The SID visa is now the main temporary employer-sponsored pathway. The Employer Nomination Scheme continues to provide a permanent pathway for eligible sponsored workers. Labour Agreements and DAMA provide flexibility where standard settings are not enough.
This does not mean every skilled migrant will need an employer from day one.
But it does mean applicants should be thinking much more strategically about employability, sponsorship readiness, salary levels, location and long-term pathway planning.
For employers, it also means migration can no longer be treated as a last-minute recruitment tool.
If a business has ongoing workforce shortages, it needs to consider whether the standard SID pathway is suitable, whether the role is on the CSOL, whether the salary meets the relevant threshold, whether skills assessment applies, whether DAMA is available in the region, and whether a company-specific or industry Labour Agreement may be needed.
Employer sponsorship is becoming less of a simple visa transaction and more of a workforce strategy.
The real trend: 482 remains the centre, while DAMA and Labour Agreements become the pressure valve
The first SID report does not show a completely redesigned migration system.
It shows a more structured version of the employer-sponsored system Australia already had.
The salary settings are stronger. The streams are clearer. The policy rationale is more targeted. But the reliance on employer-sponsored skilled migration remains.
The likely direction is clear.
Standard skilled and higher-salary roles will continue to move through SID.
Roles that do not fit neatly into the standard framework may increasingly move through DAMA or Labour Agreements.

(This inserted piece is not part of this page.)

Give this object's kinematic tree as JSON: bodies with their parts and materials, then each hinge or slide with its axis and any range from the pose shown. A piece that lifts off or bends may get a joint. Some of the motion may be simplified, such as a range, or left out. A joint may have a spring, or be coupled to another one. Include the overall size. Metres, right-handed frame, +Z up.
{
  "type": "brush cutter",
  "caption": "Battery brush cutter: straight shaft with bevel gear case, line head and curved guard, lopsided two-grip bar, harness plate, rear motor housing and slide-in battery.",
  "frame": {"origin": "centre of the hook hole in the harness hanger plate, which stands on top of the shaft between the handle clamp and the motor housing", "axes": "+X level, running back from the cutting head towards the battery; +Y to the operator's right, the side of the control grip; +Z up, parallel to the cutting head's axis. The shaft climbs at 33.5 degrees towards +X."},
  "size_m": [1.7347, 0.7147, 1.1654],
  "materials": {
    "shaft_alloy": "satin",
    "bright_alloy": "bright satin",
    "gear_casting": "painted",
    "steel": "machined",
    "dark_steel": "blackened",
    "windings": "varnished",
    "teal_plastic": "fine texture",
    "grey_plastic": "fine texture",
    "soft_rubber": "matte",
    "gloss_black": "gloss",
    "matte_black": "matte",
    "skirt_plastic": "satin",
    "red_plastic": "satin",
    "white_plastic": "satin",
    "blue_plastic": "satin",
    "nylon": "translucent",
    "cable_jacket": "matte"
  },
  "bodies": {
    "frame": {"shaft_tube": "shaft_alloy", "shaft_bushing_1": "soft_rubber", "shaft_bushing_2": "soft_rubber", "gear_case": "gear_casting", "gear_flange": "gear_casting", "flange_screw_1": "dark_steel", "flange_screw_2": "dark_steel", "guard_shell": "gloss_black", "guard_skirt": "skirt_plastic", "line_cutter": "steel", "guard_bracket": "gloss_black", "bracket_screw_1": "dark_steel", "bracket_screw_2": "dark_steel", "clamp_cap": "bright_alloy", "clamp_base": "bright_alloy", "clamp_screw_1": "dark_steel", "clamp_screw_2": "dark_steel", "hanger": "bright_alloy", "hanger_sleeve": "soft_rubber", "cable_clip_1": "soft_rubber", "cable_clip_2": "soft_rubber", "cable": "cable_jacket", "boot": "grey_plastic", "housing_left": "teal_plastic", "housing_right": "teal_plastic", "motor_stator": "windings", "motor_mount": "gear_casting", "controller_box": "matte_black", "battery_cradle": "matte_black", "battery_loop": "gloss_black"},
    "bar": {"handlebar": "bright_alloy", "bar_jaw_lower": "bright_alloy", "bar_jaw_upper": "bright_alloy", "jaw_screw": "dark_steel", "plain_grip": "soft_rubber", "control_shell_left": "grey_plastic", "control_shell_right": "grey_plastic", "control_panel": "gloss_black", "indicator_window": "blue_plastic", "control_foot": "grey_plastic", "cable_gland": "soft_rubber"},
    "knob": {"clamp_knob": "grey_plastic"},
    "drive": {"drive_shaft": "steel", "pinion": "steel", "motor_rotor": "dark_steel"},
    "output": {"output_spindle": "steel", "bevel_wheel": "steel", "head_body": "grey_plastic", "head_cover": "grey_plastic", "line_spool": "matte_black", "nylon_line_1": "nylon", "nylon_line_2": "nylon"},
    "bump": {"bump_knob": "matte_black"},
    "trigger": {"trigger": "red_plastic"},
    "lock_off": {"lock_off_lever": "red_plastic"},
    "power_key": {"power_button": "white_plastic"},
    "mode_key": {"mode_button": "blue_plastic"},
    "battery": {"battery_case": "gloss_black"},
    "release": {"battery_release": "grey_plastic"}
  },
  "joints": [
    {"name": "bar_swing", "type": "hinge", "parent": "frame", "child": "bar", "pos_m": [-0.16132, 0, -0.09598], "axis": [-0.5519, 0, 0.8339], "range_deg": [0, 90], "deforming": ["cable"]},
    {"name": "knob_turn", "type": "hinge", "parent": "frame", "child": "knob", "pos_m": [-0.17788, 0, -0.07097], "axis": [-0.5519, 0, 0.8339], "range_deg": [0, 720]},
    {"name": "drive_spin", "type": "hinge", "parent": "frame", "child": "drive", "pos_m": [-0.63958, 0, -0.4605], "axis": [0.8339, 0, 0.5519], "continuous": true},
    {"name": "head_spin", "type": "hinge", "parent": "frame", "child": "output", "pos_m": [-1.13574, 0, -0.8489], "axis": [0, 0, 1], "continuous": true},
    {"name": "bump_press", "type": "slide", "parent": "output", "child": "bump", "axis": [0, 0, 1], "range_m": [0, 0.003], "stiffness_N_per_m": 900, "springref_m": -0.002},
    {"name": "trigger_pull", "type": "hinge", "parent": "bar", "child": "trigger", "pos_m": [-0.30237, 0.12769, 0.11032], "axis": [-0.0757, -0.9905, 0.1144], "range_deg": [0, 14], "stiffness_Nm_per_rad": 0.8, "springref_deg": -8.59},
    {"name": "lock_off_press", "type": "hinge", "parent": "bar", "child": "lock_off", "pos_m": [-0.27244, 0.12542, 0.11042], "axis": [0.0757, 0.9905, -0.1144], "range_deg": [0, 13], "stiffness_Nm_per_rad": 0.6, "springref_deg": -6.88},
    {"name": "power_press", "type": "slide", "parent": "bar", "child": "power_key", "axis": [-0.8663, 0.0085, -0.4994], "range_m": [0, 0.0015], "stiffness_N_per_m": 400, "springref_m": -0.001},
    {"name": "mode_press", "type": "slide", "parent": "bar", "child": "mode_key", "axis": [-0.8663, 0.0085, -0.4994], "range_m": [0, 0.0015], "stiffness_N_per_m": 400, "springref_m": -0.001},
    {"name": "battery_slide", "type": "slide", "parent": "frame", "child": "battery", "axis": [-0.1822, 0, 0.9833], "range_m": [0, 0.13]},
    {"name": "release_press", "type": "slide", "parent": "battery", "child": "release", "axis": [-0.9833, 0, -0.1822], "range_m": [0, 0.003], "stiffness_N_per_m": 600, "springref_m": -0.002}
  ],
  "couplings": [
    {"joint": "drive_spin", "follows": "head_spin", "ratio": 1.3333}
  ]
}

Applicants seeking long-term migration outcomes will need to understand how 482/SID connects with permanent employer-sponsored options.
Employers with recurring workforce shortages will need to think beyond one-off sponsorship and start building migration into their broader workforce planning.
The first SID report is useful because it confirms what many in the industry are already seeing in practice.
Australia’s skilled migration system is becoming more employer-driven, more regionally responsive and more dependent on the 482 framework.
And within that framework, DAMA and Labour Agreements are no longer peripheral.
They are becoming central to the next phase of skilled migration planning.